Last month, U.S. District Court Judge Richard Story ruled on several defense motions, writing that Dobbins and Norman are entitled to "qualified immunity" from most of the lawsuit’s claims.

Qualified immunity gives protection for government officials sued as individuals if their conduct does not violate clearly established statutory or constitutional rights and if they are acting within the scope of discretionary authority.

Dobbins and Norman still face claims of false imprisonment in the lawsuit.

Cronic’s motion to be dismissed from the suit was granted by the judge.

Story wrote that for the sheriff to be held liable, the plaintiffs would have to show a history of widespread abuse, policies established by the department that resulted in deliberate indifference to constitutional rights, that a supervisor directed subordinates to act unlawfully, or that a supervisor knew subordinates would act unlawfully and did nothing to stop them.

Story wrote in his order that the attorneys for Chandler "fail(ed) to assert any factual allegations that would support Defendant Cronic’s liability under (civil rights law) or the state law causes of action."

Hooper, the deputy who fired the Taser, still faces all of the original claims and was not granted qualified immunity.

Story wrote that he could not "determine at this time whether Defendant Hooper’s use of a Taser amounted to unlawful and excessive contact" or whether its use was "proportionate to the need for force under the totality of the circumstances."

The judge wrote that he could not conclude from the information filed in court so far whether Hooper had probable cause to arrest Chandler.

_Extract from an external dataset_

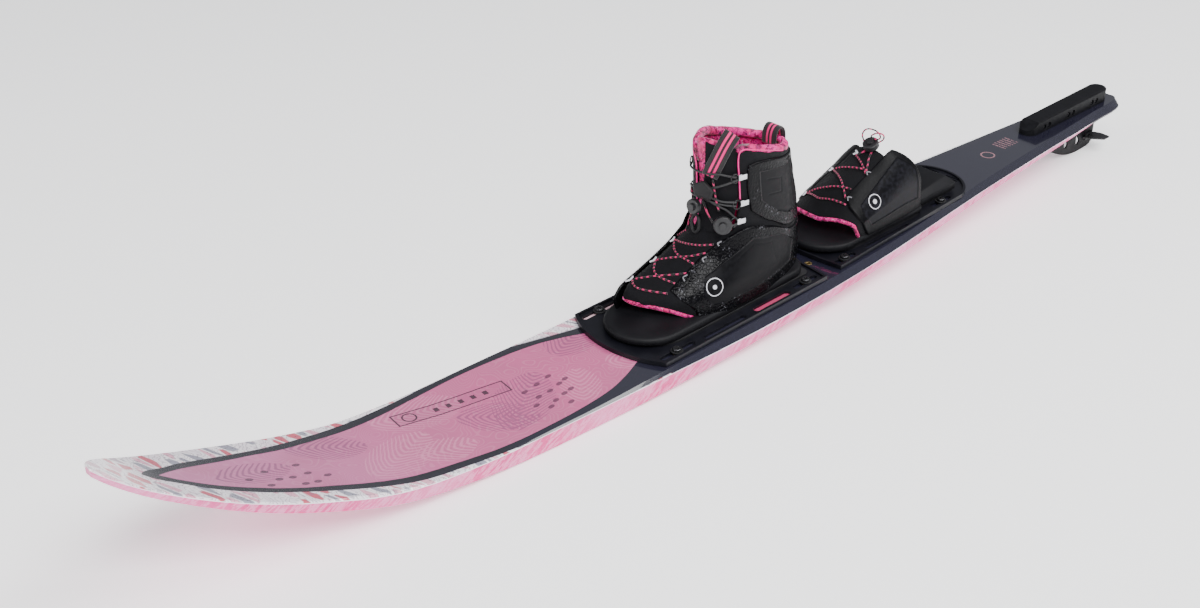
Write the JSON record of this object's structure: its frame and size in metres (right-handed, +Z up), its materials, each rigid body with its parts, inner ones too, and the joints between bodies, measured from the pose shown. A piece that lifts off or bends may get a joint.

The discovery process, in which information about the case is shared between the two sides, is still ongoing. Story had limited information on which to base his rulings and will likely be asked to rule again in what is known as summary judgment before the case goes to trial, should it get that far.

It’s possible the judge could either make a finding against the defendants, throw out some or all the plaintiff’s claims or rule that a determination should be left up to a jury.

Chandler’s attorneys, Will Adams and Diane LaRoss, did not immediately return phone messages seeking comment Thursday.

Hall County Sheriff’s spokesman Col. Jeff Strickland referred questions to the attorneys representing the sheriff’s office.

Dana Maine, an attorney representing the deputies for Hall County, said in a statement, "We expect all members of the Hall County Sheriff’s Department to be fully vindicated."

Last week, Maine filed a motion asking the judge to reconsider his ruling.